Solution existence, uniqueness, and stability of discrete basis sinograms in multispectral CT

This work investigates conditions for quantitative image reconstruction in multispectral computed tomography (MSCT), which remains a topic of active research. In MSCT, one seeks to obtain from data the spatial distribution of linear attenuation coefficient, referred to as a virtual monochromatic image (VMI), at a given X-ray energy, within the subject imaged. As a VMI is decomposed often into a linear combination of basis images with known decomposition coefficients, the reconstruction of a VMI is thus tantamount to that of the basis images. An empirical, but highly effective, two-step data-domain-decomposition (DDD) method has been developed and used widely for quantitative image reconstruction in MSCT. In the two-step DDD method, step (1) estimates the so-called basis sinogram from data through solving a nonlinear transform, whereas step (2) reconstructs basis images from their basis sinograms estimated.

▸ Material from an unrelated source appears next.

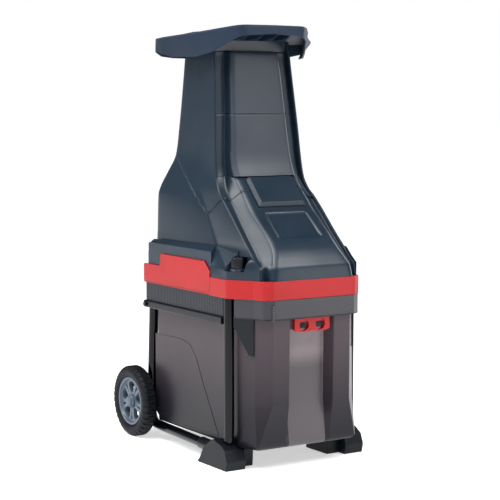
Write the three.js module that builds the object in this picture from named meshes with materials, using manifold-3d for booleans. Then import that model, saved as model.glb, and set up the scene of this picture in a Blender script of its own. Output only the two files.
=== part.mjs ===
// Electric garden wood chipper with a slide-out collecting box.
// Units are millimetres, +Z is up and the machine's front faces -Y.
import * as THREE from 'three';
import { mergeVertices } from 'three/addons/utils/BufferGeometryUtils.js';
import Module from 'manifold-3d';

const wasm = await Module();
wasm.setup();

// ---------------------------------------------------------------- driving dimensions
const GAP = 0.3;
const CENTRE_Y = 216;

const WHEEL_Z = 81;
const WHEEL_RADIUS = 81.36;
const WHEEL_INNER_X = 146;
const WHEEL_OUTER_X = 181;
const RIM_RADIUS = 55;
const AXLE_RADIUS = 6;
const AXLE_Y = 421;

const TUBE_RADIUS = 11;
const TUBE_SIDES = 12;
const TUBE_TOP_Z = 360.7;
const TUBE_RUN_Z = 32;

const FOOT_OUTER_X = 176;
const FOOT_STEP_X = 128;
const FOOT_INNER_X = 96;

const BOX_HALF_WIDTH = 138;
const BOX_REAR_Y = 367;
const BOX_BOTTOM_Z = 45;
const BOX_TOP_Z = 319.7;
const BOX_WALL = 3;

const BAND_BOTTOM_Z = 361;
const BAND_TOP_Z = 400;
const SIDE_X = 160;
const DECK_Z = 447;
const RIM_TOP_Z = 453;

const COLUMN_TOP_Z = 899.7;
const HUMP_TOP_Z = 607.6;
const PANEL_SEAM_Z = 741;
const PANEL_TOP_Z = 877;
const HOOD_SEAT_Z = 900;

const HINGE_Y = 398;
const HINGE_Z = 462;
const HINGE_PIN_RADIUS = 4;

const DISC_Y = 150;
const DISC_RADIUS = 114;
const DISC_TOP_Z = 418;
const MOTOR_RADIUS = 52;
const SHAFT_RADIUS = 8;

const KNOB_X = -144;
const KNOB_Y = 5;

const FLAP_CENTRE = new THREE.Vector3(0, 84.4, 574.4);
const UP_SLOPE = new THREE.Vector3(0, 0.7, 0.714).normalize();
const OFF_SLOPE = new THREE.Vector3(0, -0.714, 0.7).normalize();
const FLAP_PIN = [33, 4.2];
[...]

Subsequently, a VMI can readily be obtained from the linear combination of basis images reconstructed. As step (2) involves the inversion of a straightforward linear system, step (1) is the key component of the DDD method in which a nonlinear system needs to be inverted for estimating the basis sinograms from data. In this work, we consider a {\it discrete} form of the nonlinear system in step (1), and then carry out theoretical and numerical analyses of conditions on the existence, uniqueness, and stability of a solution to the discrete nonlinear system for accurately estimating the discrete basis sinograms, leading to quantitative reconstruction of VMIs in MSCT.